Global and Local Changes in Nuclear Shape upon T Cell Activation

T cells, crucial players in the adaptive immune response, become activated when receptors on their surface recognize and bind to pathogenic peptides presented by antigen-presenting cells. Activation triggers a series of dynamic changes in cellular morphology, including notable alterations to nuclear shape and chromatin organization. Here, we use confocal microscopy to study T cells activated on ligand-coated planar surfaces. We develop an analysis platform to generate 3D reconstructions of nuclei and characterize nuclear shape. Nuclear morphology is characterized as a function of T cell activation as well as chemical and mechanical perturbations to the nucleus. We find that the actin cytoskeleton plays an important role in nuclear deformation during T cell activation and that perturbations of chromatin compaction affect nuclear shape.
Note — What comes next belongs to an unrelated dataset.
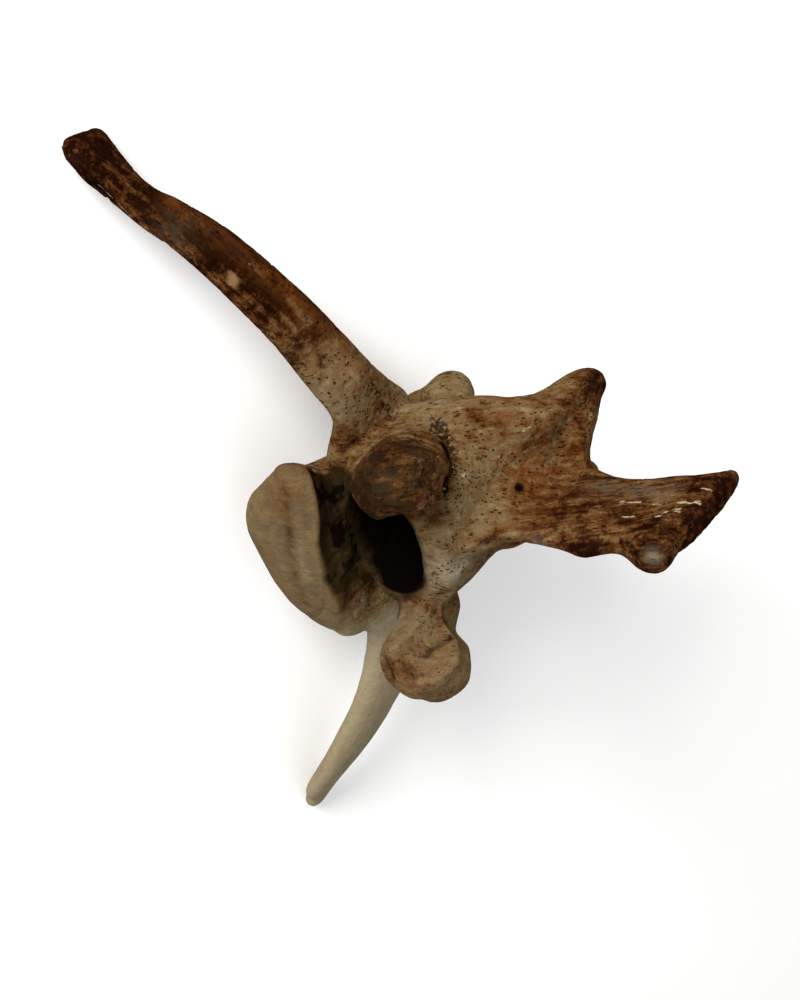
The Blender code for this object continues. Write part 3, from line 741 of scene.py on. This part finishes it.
def grit_mask(p, part):
    """Where dark grit sits in the bone's pores."""
    grit = 0.30 * near(p, KNOB, 3.2) + 0.22 * part["floor"]
    grit += 0.25 * oval(p, LAMINA_GRIT, LAMINA_GRIT_RADII)
    for path, reach, strength in GRIT_LINES:
        grit += strength * along(p, path, reach)
    return grit


def pitted_mask(part, spot):
    """Where the bone has open pores."""
    pitted = (1 - part["left_wing"]) * (1 - 0.8 * part["face"]) * (1 - part["canal"])
    pitted *= 1 - 0.4 * part["spine_top"] - 0.4 * part["left_joint"]
    return pitted * (1 - ease(0.1, 0.4, spot))


def masks(p, normals, part, hollow):
    """What the material mixes by."""
    blotch = fractal(p, 8.0, 4, 41)
    fine = fractal(p, 2.4, 3, 51)
    spot = oval(p, WING_SPOT, WING_SPOT_RADII)
    neck = oval(p, LEFT_NECK, LEFT_NECK_RADII) + 0.8 * along(p, LAMINA_CHALK, 1.8)
    dark, murk = canal_soil_and_shade_masks(p, normals, part, fine)
    dome_murk = 0.42 * part["right_dome"] * (1.0 + 0.6 * fine)
    made = {
        "stain": stain_mask(p, part, hollow, blotch, fine),
        "orange": orange_mask(p, blotch),
        "pink": pink_mask(p, spot, fine),
        "plum": plum_mask(p, fine),
        "chalk": neck * (0.40 + 0.7 * fine) + 0.75 * near(p, SPINE_KNOB, 1.1) * (0.8 + 0.6 * fine),
        "grey": grey_mask(p, part, fine),
        # Painted shade with dark soil in the canal, near black deep inside; the murk is partly painted
        # shade there too
        "dark": dark,
        "murk": murk + dome_murk,
        "crust": crust_mask(p),
        # Pale flecks, partly painted highlights
        "fleck_and_highlight": fleck_and_highlight_mask(p),
        "grit": grit_mask(p, part),
        "pitted": pitted_mask(part, spot),
        "calm": 0.8 * part["face"] + 0.3 * part["left_joint"] + 0.5 * neck,
    }
    return {name: np.clip(values, 0, 1) for name, values in made.items()}


# Materials


class Graph:
    """Short words for making and joining shader nodes."""

    def __init__(self, material):
        material.use_nodes = True
        self.tree = material.node_tree
        self.tree.nodes.clear()

    def node(self, kind, **settings):
        made = self.tree.nodes.new(kind)
        for key, value in settings.items():
            setattr(made, key, value)
        return made

    def link(self, out, socket):
        self.tree.links.new(out, socket)

    def put(self, value, socket):
        """Joins an output to the socket, or sets the socket to a plain value."""
        if hasattr(value, "is_output"):
            self.link(value, socket)
        else:
            socket.default_value = value

    def mask(self, name):
        return self.node("ShaderNodeAttribute", attribute_name=name).outputs["Fac"]

    def places(self, name):
        """Places stored on the mesh: the animal's own axes, or those squeezed along the fibres."""
        return self.node("ShaderNodeAttribute", attribute_name=name).outputs["Vector"]

    def combine(self, first, second, kind, clamp=False):
        made = self.node("ShaderNodeMath", operation=kind, use_clamp=clamp)
        self.put(first, made.inputs[0])
        self.put(second, made.inputs[1])
        return made.outputs[0]

    def add(self, first, second, clamp=False):
        return self.combine(first, second, "ADD", clamp)

    def times(self, first, second):
        return self.combine(first, second, "MULTIPLY")

    def minus(self, first, second):
        return self.combine(first, second, "SUBTRACT")

    def span(self, value, low, high, to_low=0.0, to_high=1.0):
        """The value from low to high, carried smoothly onto to_low to to_high."""
        made = self.node("ShaderNodeMapRange", interpolation_type="SMOOTHSTEP")
        self.put(value, made.inputs["Value"])
        made.inputs["From Min"].default_value = low
        made.inputs["From Max"].default_value = high
        made.inputs["To Min"].default_value = to_low
        made.inputs["To Max"].default_value = to_high
        return made.outputs["Result"]

    def speckle(self, size_mm, detail=4.0, rough=0.55, vector=None, warp=0.0):
        made = self.node("ShaderNodeTexNoise")
        self.link(vector or self.places("animal"), made.inputs["Vector"])
        made.inputs["Scale"].default_value = 1 / size_mm
        made.inputs["Detail"].default_value = detail
        made.inputs["Roughness"].default_value = rough
        made.inputs["Distortion"].default_value = warp
        return made.outputs["Fac"]

    def cells(self, size_mm, vector=None):
        made = self.node("ShaderNodeTexVoronoi")
        self.link(vector or self.places("animal"), made.inputs["Vector"])
        made.inputs["Scale"].default_value = 1 / size_mm
        return made.outputs["Distance"]

    def ramp(self, value, stops):
        made = self.node("ShaderNodeValToRGB")
        self.link(value, made.inputs["Fac"])
        line = made.color_ramp
        while len(line.elements) < len(stops):
            line.elements.new(0.5)
        for element, (place, colour) in zip(line.elements, stops):
            element.position = place
            element.color = colour
        return made.outputs["Color"]

    def mix(self, share, first, second):
        made = self.node("ShaderNodeMix", data_type="RGBA", blend_type="MIX")
        made.clamp_factor = True
        self.put(share, made.inputs[0])
        self.put(first, made.inputs[6])
        self.put(second, made.inputs[7])
        return made.outputs[2]

    def finish(self, shader):
        out = self.node("ShaderNodeOutputMaterial")
        self.link(shader.outputs["BSDF"], out.inputs["Surface"])


class BoneTextures:
    """Places and noises that several layers of the bone's material share."""

    def __init__(self, g):
        self.drawn = g.places("fibre")
        self.half_drawn = g.mix(0.8, g.places("animal"), self.drawn)
        self.wide = g.speckle(6.0, 6.0, 0.62, warp=0.8)
        self.middle = g.speckle(1.8, 6.0, 0.62)
        self.small = g.speckle(0.45, 4.0, 0.6)
        self.streak = g.speckle(1.1, 5.0, 0.6, vector=self.drawn, warp=0.3)


def stained(g, t, stain):
    """Bone colour by how dark the stain is, uneven at every size, with dark blots in the dark parts."""
    lively = g.span(stain, 0.08, 0.7, 0.35, 1.5)
    lively = g.times(lively, g.span(g.mask("calm"), 0.0, 1.0, 1.0, 0.4))
    shifts = g.span(t.wide, 0.28, 0.72, -0.12, 0.12)
    shifts = g.add(shifts, g.span(t.middle, 0.28, 0.72, -0.10, 0.10))
    shifts = g.add(shifts, g.span(t.streak, 0.30, 0.70, -0.14, 0.14))
    shifts = g.add(shifts, g.span(t.small, 0.3, 0.7, -0.05, 0.05))
    shifted = g.add(stain, g.times(shifts, lively), clamp=True)
    colour = g.ramp(shifted, STAIN_STOPS)
    blots = g.span(g.speckle(2.4, 6.0, 0.68, warp=0.6), 0.53, 0.62)
    blots = g.times(blots, g.span(stain, 0.50, 0.78))
    return g.mix(g.times(blots, 0.80), colour, BLOT)


def tinted(g, t, colour):
    """The tints that lie over the stain in places."""
    glow = g.times(g.mask("orange"), g.span(t.streak, 0.36, 0.6))
    colour = g.mix(g.times(glow, 0.8), colour, ORANGE)
    colour = g.mix(g.times(g.mask("grey"), g.span(t.middle, 0.35, 0.6)), colour, GREY)
    # The murky brown is partly painted shade in the canal
    colour = g.mix(g.times(g.mask("murk"), g.span(t.wide, 0.3, 0.6, 0.6, 1.0)), colour, MURK)
    colour = g.mix(g.times(g.mask("plum"), g.span(t.middle, 0.35, 0.6, 0.5, 1.0)), colour, PLUM)
    colour = g.mix(g.mask("pink"), colour, PINK)
    return g.mix(g.mask("chalk"), colour, CHALK)


def scratch_marks(g, t):
    """Fine dark scratches along the fibres."""
    scratches = g.span(g.speckle(0.6, 2.0, 0.5, vector=t.drawn), 0.61, 0.66)
    scratches = g.times(scratches, g.span(t.wide, 0.44, 0.56))
    return g.times(scratches, g.mask("pitted"))


def pore_marks(g, t):
    """Open pores: short dashes along the fibres, and round holes."""
    dashes = g.span(g.cells(0.62, t.half_drawn), 0.33, 0.18)
    dashes = g.times(dashes, g.span(g.speckle(3.5, 3.0), 0.44, 0.54))
    holes = g.span(g.cells(1.05), 0.21, 0.12)
    holes = g.times(holes, g.span(g.speckle(4.5, 2.0), 0.47, 0.56))
    return g.times(g.combine(holes, dashes, "MAXIMUM"), g.mask("pitted"))


def dirt_shade_and_flecks(g, t, colour):
    """Grit with pale chips in it, crust, the canal's dark soil and painted shade, and pale flecks on
    top, partly painted highlights.
    """
    grit = g.mask("grit")
    crumbs = g.minus(g.speckle(0.6, 5.0, 0.7), 0.5)
    gritty = g.span(g.add(grit, g.times(crumbs, 2.6)), 0.50, 0.66)
    gritty = g.times(gritty, g.span(grit, 0.05, 0.2))
    colour = g.mix(g.times(gritty, 0.85), colour, CRUST)
    chips = g.span(g.speckle(0.5, 3.0, 0.6, vector=t.half_drawn), 0.63, 0.68)
    colour = g.mix(g.times(chips, g.span(grit, 0.45, 0.7, 0.0, 0.7)), colour, FLECK_AND_HIGHLIGHT)
    colour = g.mix(g.mask("crust"), colour, CRUST)
    # The canal's dark soil and painted shade, near black deep inside
    colour = g.mix(g.mask("dark"), colour, SHADE_AND_SOIL_BLACK)
    broken = g.times(g.minus(g.speckle(0.55, 4.0, 0.65, vector=t.half_drawn), 0.5), 2.4)
    # Pale flecks on top, partly painted highlights
    return g.mix(g.span(g.add(g.mask("fleck_and_highlight"), broken), 0.70, 0.90, 0.0, 0.75), colour, FLECK_AND_HIGHLIGHT)


def fine_bumps(g, t, scratches, pores):
    """Bumps too fine for the mesh."""
    bump = g.node("ShaderNodeBump")
    bump.inputs["Strength"].default_value = 0.70
    bump.inputs["Distance"].default_value = 0.14 * MM
    height = g.add(g.add(t.middle, t.small), g.times(t.streak, 0.8))
    height = g.minus(height, g.times(g.add(pores, scratches), 1.3))
    g.link(height, bump.inputs["Height"])
    return bump.outputs["Normal"]


def bone_material():
    material = bpy.data.materials.new("weathered_bone")
    g = Graph(material)
    t = BoneTextures(g)
    stain = g.mask("stain")
    scratches = scratch_marks(g, t)
    pores = pore_marks(g, t)
    colour = tinted(g, t, stained(g, t, stain))
    colour = g.mix(g.times(scratches, 0.6), colour, SCRATCH)
    colour = g.mix(g.times(pores, 0.9), colour, SCRATCH)
    colour = dirt_shade_and_flecks(g, t, colour)
    shader = g.node("ShaderNodeBsdfPrincipled")
    g.link(colour, shader.inputs["Base Color"])
    dry = g.span(stain, 0.2, 0.8, 0.68, 0.48)
    g.link(g.add(dry, g.span(t.middle, 0.3, 0.7, -0.07, 0.07)), shader.inputs["Roughness"])
    shader.inputs["Specular IOR Level"].default_value = 0.0
    g.link(fine_bumps(g, t, scratches, pores), shader.inputs["Normal"])
    g.finish(shader)
    return material


def floor_material():
    material = bpy.data.materials.new("white_sweep")
    g = Graph(material)
    shader = g.node("ShaderNodeBsdfPrincipled")
    flat = g.node("ShaderNodeTexCoord").outputs["Object"]
    colour = g.ramp(g.speckle(0.06, 2.0, vector=flat), FLOOR_WHITES)
    g.link(colour, shader.inputs["Base Color"])
    shader.inputs["Roughness"].default_value = 0.9
    shader.inputs["Specular IOR Level"].default_value = 0.1
    g.finish(shader)
    return material


# The bone, the floor, the light and the camera


def store(mesh, name, kind, field, values):
    """Keeps values for the mesh's points, which the material reads by name."""
    layer = mesh.attributes.new(name, kind, "POINT")
    layer.data.foreach_set(field, values.astype(np.float32).ravel())


def make_bone():
    bone = remeshed(joined_solids())
    mesh = bone.data
    largest_piece(mesh)
    edges = edges_of(mesh)
    points = smoothed(coordinates(mesh), edges, SMOOTH_STEPS)
    points = points - normals_of(mesh, points) * SEAM_PUSH
    normals = normals_of(mesh, points)
    part = regions(points)
    hollow = hollowness(points, edges, normals)
    for name, values in masks(points, normals, part, hollow).items():
        store(mesh, name, "FLOAT", "value", values)
    for name, places in (("animal", points), ("fibre", fibres(points, part))):
        store(mesh, name, "FLOAT_VECTOR", "vector", places)
    shaped = relief(points, normals, part)
    mesh.vertices.foreach_set("co", (shaped * MM).ravel())
    mesh.transform(POSE)
    mesh.update()
    mesh.polygons.foreach_set("use_smooth", np.ones(len(mesh.polygons), dtype=bool))
    mesh.materials.clear()
    mesh.materials.append(bone_material())
    return bone


def make_floor():
    bpy.ops.mesh.primitive_plane_add(size=FLOOR_SIZE)
    floor = bpy.context.object
    floor.name = "floor"
    floor.data.materials.append(floor_material())
    return floor


def make_key(camera):
    """A disk lamp, placed from the camera's own right, up and back."""
    right, up, back = (Vector(camera.matrix_world.col[i][:3]).normalized() for i in range(3))
    data = bpy.data.lights.new("key", "AREA")
    data.shape = "DISK"
    data.size = KEY_SIZE
    data.energy = KEY_POWER
    data.color = KEY_COLOUR
    lamp = bpy.data.objects.new("key", data)
    bpy.context.scene.collection.objects.link(lamp)
    lamp.location = back * KEY_BACK + right * KEY_RIGHT + up * KEY_UP
    lamp.rotation_euler = (Vector(KEY_AIM) - lamp.location).to_track_quat("-Z", "Y").to_euler()
    return lamp


def make_surround():
    world = bpy.data.worlds.new("soft_room")
    bpy.context.scene.world = world
    world.use_nodes = True
    back = world.node_tree.nodes["Background"]
    back.inputs["Color"].default_value = (1.0, 1.0, 1.0, 1.0)
    back.inputs["Strength"].default_value = SURROUND_STRENGTH


def make_camera():
    axis = Vector(TURN_AXIS)
    turn = Matrix.Rotation(axis.length, 3, axis)
    # The fitted lens has Y down and looks along Z, and a camera object has Y up and looks along -Z
    flip = Matrix(((1, 0, 0), (0, -1, 0), (0, 0, -1)))
    place = -(turn.transposed() @ Vector(LENS_SHIFT)) * MM
    facing = (flip @ turn).transposed().to_quaternion()
    data = bpy.data.cameras.new("camera")
    data.lens = LENS
    data.sensor_width = SENSOR
    data.clip_start = 0.01
    data.clip_end = 10.0
    camera = bpy.data.objects.new("camera", data)
    bpy.context.scene.collection.objects.link(camera)
    camera.matrix_world = POSE @ Matrix.LocRotScale(place, facing, None)
    bpy.context.scene.camera = camera
    return camera


bone = make_bone()
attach(bone, "root")
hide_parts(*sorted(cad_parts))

floor = make_floor()
camera = make_camera()
make_key(camera)
make_surround()
bpy.context.scene.view_settings.view_transform = "Standard"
Our findings further reveal that the centrosome, the microtubule-organizing center, tends to be located near a prominent invagination of the nucleus. We characterize how this nuclear invagination and the centrosome polarize towards the activating surface. We also apply our analysis platform to quantify the intranuclear distribution of epigenetic markers of transcriptional repression or activation. These findings deepen our understanding of nuclear organization and dynamics during T cell activation and establish a foundation for further exploring how nuclear architecture may regulate gene expression and immune function.